STATED EXERCISE
Quote every line from the top of the listing down to and including the line that contains "the bounding box.".

AVAILABLE DATA

>>>

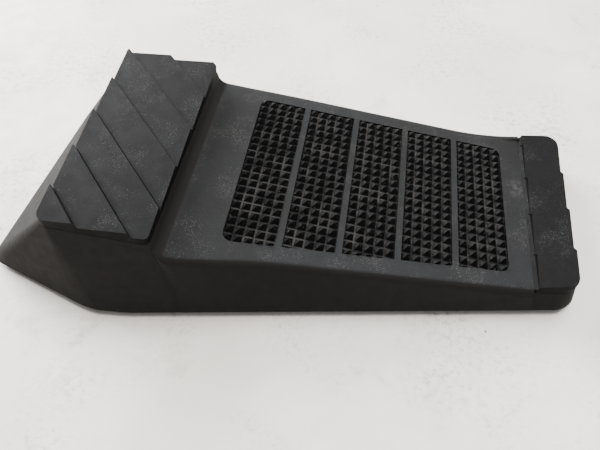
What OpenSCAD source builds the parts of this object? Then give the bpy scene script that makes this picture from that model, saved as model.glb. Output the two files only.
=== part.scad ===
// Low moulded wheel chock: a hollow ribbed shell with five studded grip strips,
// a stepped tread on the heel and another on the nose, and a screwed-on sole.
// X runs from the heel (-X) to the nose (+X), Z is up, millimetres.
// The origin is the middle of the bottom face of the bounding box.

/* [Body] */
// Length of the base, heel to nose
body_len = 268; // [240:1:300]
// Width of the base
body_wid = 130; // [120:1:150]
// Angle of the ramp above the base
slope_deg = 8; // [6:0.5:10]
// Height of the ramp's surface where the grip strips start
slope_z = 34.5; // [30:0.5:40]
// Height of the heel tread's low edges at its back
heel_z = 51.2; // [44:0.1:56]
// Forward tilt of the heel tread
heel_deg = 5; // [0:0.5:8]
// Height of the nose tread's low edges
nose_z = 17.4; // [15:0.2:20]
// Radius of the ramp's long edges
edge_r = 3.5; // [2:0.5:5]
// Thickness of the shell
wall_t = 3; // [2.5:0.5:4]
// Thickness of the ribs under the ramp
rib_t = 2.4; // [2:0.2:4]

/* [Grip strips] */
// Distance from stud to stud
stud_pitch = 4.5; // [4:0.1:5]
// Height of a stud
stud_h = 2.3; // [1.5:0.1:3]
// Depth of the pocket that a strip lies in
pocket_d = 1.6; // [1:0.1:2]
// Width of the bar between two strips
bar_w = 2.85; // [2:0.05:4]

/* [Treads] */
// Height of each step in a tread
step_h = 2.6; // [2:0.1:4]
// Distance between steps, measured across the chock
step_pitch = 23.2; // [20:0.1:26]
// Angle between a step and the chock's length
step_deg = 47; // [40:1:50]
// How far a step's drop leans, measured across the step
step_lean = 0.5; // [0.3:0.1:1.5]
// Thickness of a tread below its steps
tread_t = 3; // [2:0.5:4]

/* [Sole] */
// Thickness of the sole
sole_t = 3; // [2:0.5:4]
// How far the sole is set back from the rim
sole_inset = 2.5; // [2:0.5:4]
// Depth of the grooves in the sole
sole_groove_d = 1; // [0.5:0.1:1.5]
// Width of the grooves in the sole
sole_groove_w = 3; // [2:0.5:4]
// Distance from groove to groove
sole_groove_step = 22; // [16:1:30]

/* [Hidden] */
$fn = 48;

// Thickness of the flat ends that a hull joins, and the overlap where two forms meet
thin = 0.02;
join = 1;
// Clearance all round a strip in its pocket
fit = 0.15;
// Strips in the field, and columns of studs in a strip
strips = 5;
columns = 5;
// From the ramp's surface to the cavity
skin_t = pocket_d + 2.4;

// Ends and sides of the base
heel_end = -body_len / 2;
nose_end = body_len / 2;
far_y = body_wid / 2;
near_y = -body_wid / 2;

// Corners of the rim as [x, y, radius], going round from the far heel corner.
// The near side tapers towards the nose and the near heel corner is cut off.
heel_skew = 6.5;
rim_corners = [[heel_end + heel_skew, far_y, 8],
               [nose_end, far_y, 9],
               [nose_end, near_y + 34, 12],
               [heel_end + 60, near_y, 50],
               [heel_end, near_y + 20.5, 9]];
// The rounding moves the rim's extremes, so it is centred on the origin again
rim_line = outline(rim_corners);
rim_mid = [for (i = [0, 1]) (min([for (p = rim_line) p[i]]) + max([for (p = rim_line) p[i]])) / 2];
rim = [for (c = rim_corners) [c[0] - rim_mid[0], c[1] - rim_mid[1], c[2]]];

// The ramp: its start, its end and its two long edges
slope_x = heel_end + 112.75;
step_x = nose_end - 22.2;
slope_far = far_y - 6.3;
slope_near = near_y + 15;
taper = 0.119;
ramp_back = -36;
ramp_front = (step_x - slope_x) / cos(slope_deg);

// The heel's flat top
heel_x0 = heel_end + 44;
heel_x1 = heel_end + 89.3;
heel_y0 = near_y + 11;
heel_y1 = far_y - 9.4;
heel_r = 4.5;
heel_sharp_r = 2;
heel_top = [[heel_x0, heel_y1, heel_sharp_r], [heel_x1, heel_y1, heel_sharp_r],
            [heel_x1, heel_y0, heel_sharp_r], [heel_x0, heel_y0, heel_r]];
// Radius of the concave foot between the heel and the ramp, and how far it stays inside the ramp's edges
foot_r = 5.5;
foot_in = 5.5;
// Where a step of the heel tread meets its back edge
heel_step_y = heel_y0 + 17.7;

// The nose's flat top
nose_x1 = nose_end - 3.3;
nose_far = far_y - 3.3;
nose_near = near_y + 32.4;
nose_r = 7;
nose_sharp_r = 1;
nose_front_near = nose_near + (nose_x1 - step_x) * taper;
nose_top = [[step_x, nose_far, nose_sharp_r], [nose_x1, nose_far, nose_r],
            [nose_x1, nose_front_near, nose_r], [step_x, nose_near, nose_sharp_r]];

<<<

RESULT FOR THIS EXERCISE
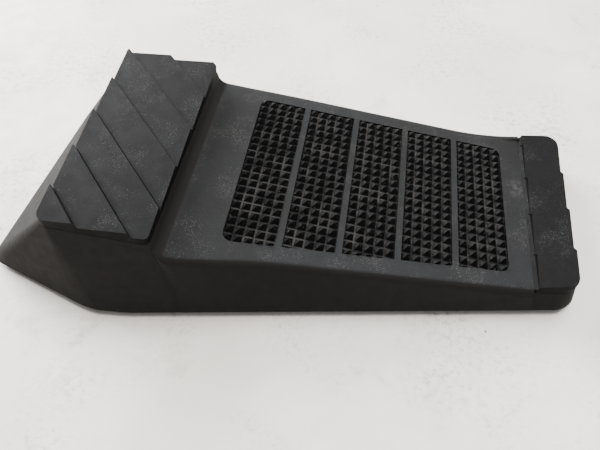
What OpenSCAD source builds the parts of this object? Then give the bpy scene script that makes this picture from that model, saved as model.glb. Output the two files only.
=== part.scad ===
// Low moulded wheel chock: a hollow ribbed shell with five studded grip strips,
// a stepped tread on the heel and another on the nose, and a screwed-on sole.
// X runs from the heel (-X) to the nose (+X), Z is up, millimetres.
// The origin is the middle of the bottom face of the bounding box.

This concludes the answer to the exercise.